Qu’est-ce toutefois que dire
sa propre vie, sinon entrer tout entier en relations. Au sein d’un espace-temps
formel où la matérialité des choses dont on fait multiplement l’expérience,
apparaît toute tissée d’affects mobiles qui s’accumulent en nous pour
s’exprimer en pensées, se voir traduire en voix, à travers des opérations
d’organes et d’intelligence qui nous demeurent en grande partie obscures.
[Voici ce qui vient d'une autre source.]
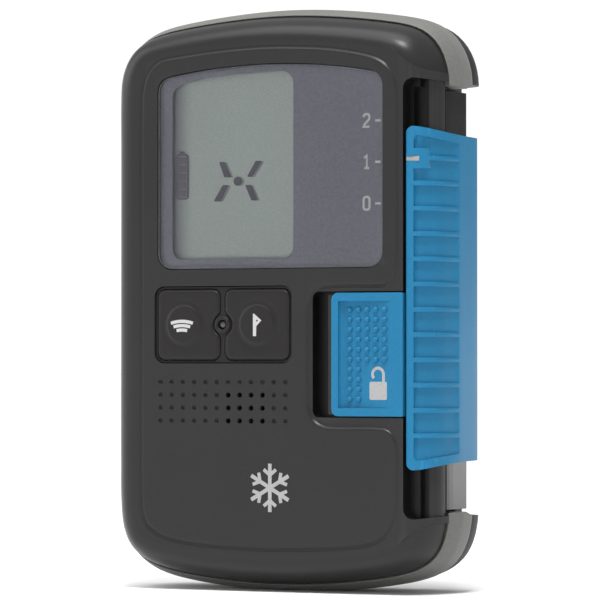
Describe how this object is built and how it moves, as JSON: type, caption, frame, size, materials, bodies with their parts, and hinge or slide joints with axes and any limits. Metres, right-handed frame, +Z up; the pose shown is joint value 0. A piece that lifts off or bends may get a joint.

C’est bien consciente de tout
cela que Sandra Moussempès se met ici en scène. Avec cela qu’elle nous fait, si
je peux dire, tout un cinéma. Non pour épater le bourgeois. Mais pour se
libérer de certaines angoisses. Et continuer à se construire. Par une
compréhension plus affinée sinon des opacités, du moins de ces divers brouillages,
occultations ou effets parasites imposés à toute volonté d’expression.
Dédié à un certain R.,
présenté comme « l’amoureux errant de ce dédale », Cinéma
de l’affect, doit être d’abord lu comme une chronique amoureuse. Une
relation apparemment bousculée, difficile dans laquelle la complicité première
des corps, des voix et des projets, les attachements, le « conte de fée
psychique sans dialogue » qu’ils génèrent, finalement se désagrègent,
laissant l’esprit s’interroger sur la nature réelle de ce qui a eu lieu :
« escroquerie ou flamme jumelle, connard ou amour vrai, la
reconstitution des faits se trouve dans une sacoche vide jamais retrouvée ».
Mais comme l’esprit – pourquoi
ne pas d’ailleurs dire ici l’âme ? -
a besoin de sens, d’insérer chaque séquence de son propre vécu dans une
sphère d’existence et de compréhension plus large, la rumination à laquelle
Sandra Moussempès se livre dans cet ouvrage, passe par l’interrogation des
principaux domaines d’expérience qui lui sont chers et façonnent depuis
longtemps son imaginaire. Ainsi de sa relation singulière à la voix. Comme à ce
que nous avons en nous de plus intime. Et qu’on aurait bien tort de ne
considérer que comme un simple organe de parole. Du son. Du bruit. A la fois appareil et produit de langage. La
voix c’est ce qui porte. Et nous porte vers l’autre. De la chair et de l’être.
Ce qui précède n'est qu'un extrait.